A mostly snow-covered peak 1,840 m high located mid-way along the west wall of Pitkevitch Glacier.
Mapped by USGS from surveys and United States Navy air photos 1960-63.
Named by US-ACAN for Lieutenant Eugene D. Crandall, United States Navy Reserve, Aircraft Commander (LC-130F) with Squadron VX-6 during Operation Deep Freeze 1968.

===Atkinson Cliffs===
.
High coastal cliffs, 4 nmi long, between the lower ends of Fendley Glacier and Pitkevitch Glacier on the north coast of Victoria Land.

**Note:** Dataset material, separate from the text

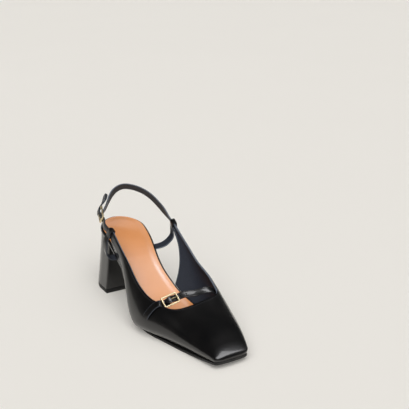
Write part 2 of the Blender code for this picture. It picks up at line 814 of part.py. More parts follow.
def build_instep(materials):
    leather = materials["leather"]
    buckle = place(-0.338 * HALF_WIDTH, 0.660 * LENGTH, 0.0401)
    direction = Vector((-0.985, -0.02, -0.17)).normalized()
    across = Vector((0.0, 0.70, 0.70))
    across = (across - direction * across.dot(direction)).normalized()
    outward = across.cross(direction).normalized()
    if outward.z < 0:
        outward = -outward
    frame, bar, _ = build_buckle("instep_buckle", buckle, direction, across, materials["gold"])
    step = 0.5 * BUCKLE_WIRE + GAP + 0.5 * INSTEP_THICK

    point, out = surface_frame(0.685 * LENGTH, 0.775)
    inside = point - out * (WALL + GAP + 0.5 * STRAP_THICK + 0.0011)
    points = [
        inside,
        place(0.780 * HALF_WIDTH, 0.683 * LENGTH, 0.0408),
        place(0.610 * HALF_WIDTH, 0.678 * LENGTH, 0.0427),
        place(0.340 * HALF_WIDTH, 0.668 * LENGTH, 0.0418),
        buckle - direction * 0.0130 - outward * 0.8 * step,
        buckle - direction * 0.0079 - outward * step,
        buckle + outward * step,
        buckle + direction * 0.0052 + outward * 0.75 * step,
    ]
    route = smooth_route(points, 30)
    widths = []
    for i in range(len(route)):
        share = min(i / 8, 1.0)
        widths.append((Vector((0.0, 1.0, 0.1)) * (1 - share) + across * share).normalized())
    vertices, faces = band(route, widths, INSTEP_WIDTH, INSTEP_THICK, pointed=True)
    new_object("instep_strap", vertices, faces, leather)

    points = [
        buckle + direction * 0.0012 - outward * step,
        buckle + direction * 0.0088 - outward * step,
        buckle + direction * 0.0106 - outward * step + Vector((0.0, 0.0, 0.0012)),
    ]
    _, first_out = surface_frame(0.656 * LENGTH, 0.272)
    outs = [outward, outward, (outward * 0.6 + first_out * 0.4).normalized()]
    lying = 7
    for i in range(lying):
        share = i / (lying - 1)
        at = 0.653 - 0.021 * share ** 0.7
        point, out = surface_frame(at * LENGTH, 0.272 - 0.099 * share)
        points.append(point + out * (GAP + 0.5 * INSTEP_THICK + 0.0002 + 0.0017 * (1.0 - share) ** 2))
        outs.append(out)
    route = points
    widths = []
    for i, out in enumerate(outs):
        widths.append(frame_at(route, i).cross(out).normalized())
    vertices, faces = band(route, widths, INSTEP_WIDTH, INSTEP_THICK)
    new_object("instep_side_strap", vertices, faces, leather)
    join(frame, [bar])


def main():
    for item in list(bpy.data.objects):
        bpy.data.objects.remove(item, do_unlink=True)
    materials = {
        "leather": new_material("black leather", (0.012, 0.012, 0.013), 0.22),
        "sock": new_material("tan leather sock", (0.60, 0.32, 0.18), 0.42),
        "sole": new_material("black sole", (0.02, 0.018, 0.017), 0.5),
        "gold": new_material("pale gold metal", (0.85, 0.70, 0.45), 0.2, 1.0),
    }
    build_upper(materials["leather"])
    build_bottom(materials)
    build_heel(materials)
    build_heel_strap(-1, "heel_strap_lateral", materials["leather"])
    build_heel_strap(1, "heel_strap_medial", materials["leather"])
    build_sling(materials)
    build_instep(materials)


main()
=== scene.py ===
import math
import bpy
import bmesh
from mathutils import Vector, Matrix
from mathutils.bvhtree import BVHTree


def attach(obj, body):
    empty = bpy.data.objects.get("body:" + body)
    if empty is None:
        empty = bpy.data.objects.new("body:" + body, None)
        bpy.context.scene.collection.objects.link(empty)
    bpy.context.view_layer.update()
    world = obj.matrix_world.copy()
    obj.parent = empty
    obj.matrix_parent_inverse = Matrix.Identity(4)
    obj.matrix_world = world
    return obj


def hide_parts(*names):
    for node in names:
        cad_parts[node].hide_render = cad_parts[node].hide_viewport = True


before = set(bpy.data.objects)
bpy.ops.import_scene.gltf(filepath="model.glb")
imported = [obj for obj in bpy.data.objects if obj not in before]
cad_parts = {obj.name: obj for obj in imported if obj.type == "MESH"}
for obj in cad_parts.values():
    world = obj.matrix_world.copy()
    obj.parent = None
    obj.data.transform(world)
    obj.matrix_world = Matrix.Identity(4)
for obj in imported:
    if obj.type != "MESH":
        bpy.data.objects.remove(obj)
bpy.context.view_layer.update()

# Slingback pump, right shoe. Toe toward -Y, inner side +X, outer side -X, floor at z = 0.
# Places along the shoe are "at": 0 at the back of the heel seat, 1 at the toe tip.

shoe = {
    "length": 0.236,
    "halfWidth": 0.040,
    "heelRise": 0.0644,
    "toeSpring": 0.0051,
    "upperRise": 0.040,
    "outsole": 0.0024,
    "board": 0.0036,
    "sock": 0.0007,
    "gap": 0.0003,
    "wall": 0.0016,
    "sockBorder": 0.0023,
    "backDepth": 0.029,
    "toeDepth": 0.0055,
    "toeSquareness": 4.0,
    "creaseDepth": 0.0130,
    "creaseSquareness": 2.5,
    "toeCentre": 0.0068,
    "restCentre": 0.018,
    "flatFrom": 0.669,
    "flatTo": 0.771,
}

print("pump: shapes of the last and the bottom")

# at, rise, spring, tilt
bottomLine = (
    (0.000, 1.000, 0.00, 0.00), (0.110, 0.930, 0.00, 0.00), (0.254, 0.769, 0.00, 0.04),
    (0.381, 0.526, 0.00, 0.11), (0.441, 0.378, 0.00, 0.16), (0.500, 0.215, 0.00, 0.20),
    (0.559, 0.092, 0.00, 0.18), (0.614, 0.024, 0.00, 0.09), (0.669, 0.000, 0.00, 0.00),
    (0.771, 0.000, 0.00, 0.00), (0.847, 0.000, 0.18, 0.00), (0.924, 0.000, 0.51, 0.00),
    (1.000, 0.000, 1.00, 0.00),
)

# at, lateral and medial edge of the board as shares of halfWidth
boardOutline = (
    (-0.010, 0.625, 0.625), (0.113, 0.632, 0.625), (0.254, 0.690, 0.485), (0.381, 0.710, 0.365),
    (0.445, 0.755, 0.405), (0.508, 0.810, 0.503), (0.572, 0.790, 0.655), (0.636, 0.690, 0.790),
    (0.699, 0.565, 0.885), (0.763, 0.460, 0.900), (0.826, 0.375, 0.835), (0.890, 0.305, 0.735),
    (0.941, 0.260, 0.650), (0.979, 0.225, 0.585), (1.000, 0.205, 0.550),
)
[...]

The feature was mapped in 1911 by the Northern Party of the British Antarctic Expedition, 1910–13 (BrAE), and named for Doctor Edward L. Atkinson, surgeon of the expedition.

===Anderson Icefalls===
.
Icefalls at the lower end of Pitkevitch Glacier terminating in a cliff face 30 m high, located just southeast of Atkinson Cliffs.
Charted in 1911 by Commander Victor L.A. Campbell's Northern Party of the BrAE, 1910-13.
Named by the BrAE probably for Mr. Anderson of the firm, John Anderson and Sons, Engineers, who owned Lyttelton Foundry, and took great interest in the expedition.